23.35 - "Do you remember when you anticipated something you really wanted to have/watch, then it all goes wrong? The Pats are like that today, the Pats are like "Modern Warfare 2".

23.44 - "GRONK GRONK GRONK GRONK GRONK !!! 37 yard pickup. This comeback needs to start, pronto!"

23.51 - "Alge Crumpler! TOUCHDOWN PAAAAAAAAAAATRIOTS! ...Now just need the 2pt conversion to make it a field goal game"...

23.52 - "Sammy Morris is in! 11-14. Myself, twitter and Gillette stadium have all simultaneously become reinvigorated back into life."

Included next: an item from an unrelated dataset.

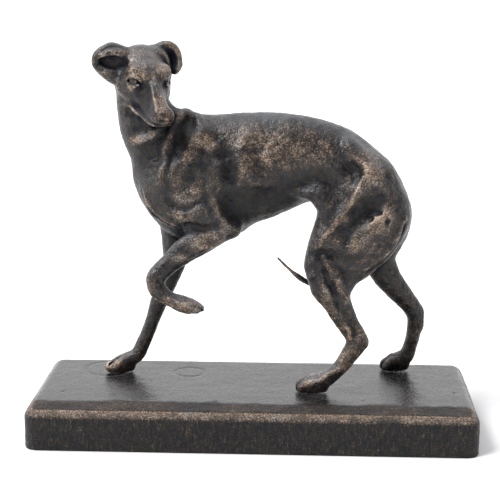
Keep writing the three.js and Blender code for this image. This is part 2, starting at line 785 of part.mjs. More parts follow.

00.00 - "Msn, talking to my friend Fraser, "i reckon the momentums shifted the Patriots way now". Within seconds Jets get a touchdown 21-11. Keep your outlandish statements to yourself Fraser. "

00.16 - "Turnover on downs. Jets defence is like the annoying guy whose talking on his phone whilst your sitting near him on the bus. Loud, infuriating, but not going anywhere, tonight the Pats haven't found a way to sound the man out."

00.21 - "Is this sports purgatory? This feels like sports purgatory."

00.26 - "Lets join the comms" A Cadleism. I can;t decide who I would prefer to narrate my life. Kevin Cadle with the sultry summer sun that is his voice. Or Chris "Boomer" Berman, imagine for a second "Ba-Baa-Bac -Back into the living room to watch T.V". That's what I want in a narrator."

00.33 - "Failed onside kick. I'm now suffering from morbid melancholy."

00.35 - "Touchdown Jets"

00.36 - "Prefer baseball anyway"...*facepalm*

00.38 - "If it's raining, i'm going to walk to work, will create a better metaphor."

00.42 - "Touchdown Pats. A going away present for Deion Branch. Unless he stays, then it's just another consolation, either way, Jets are still winning."

00.44 - "Jets win 28-21, if i didn't have to go to work in less than 5 hours, this game may have driven me to hard liquor and a bunch of curse words. Ok, the curse words came anyway. Dropped several F-bombs tonight/this morning."

00.47 - "Jets are celebrating..*sigh*...*a 2nd sigh*... *a final sigh*. Where did i leave the bleach?"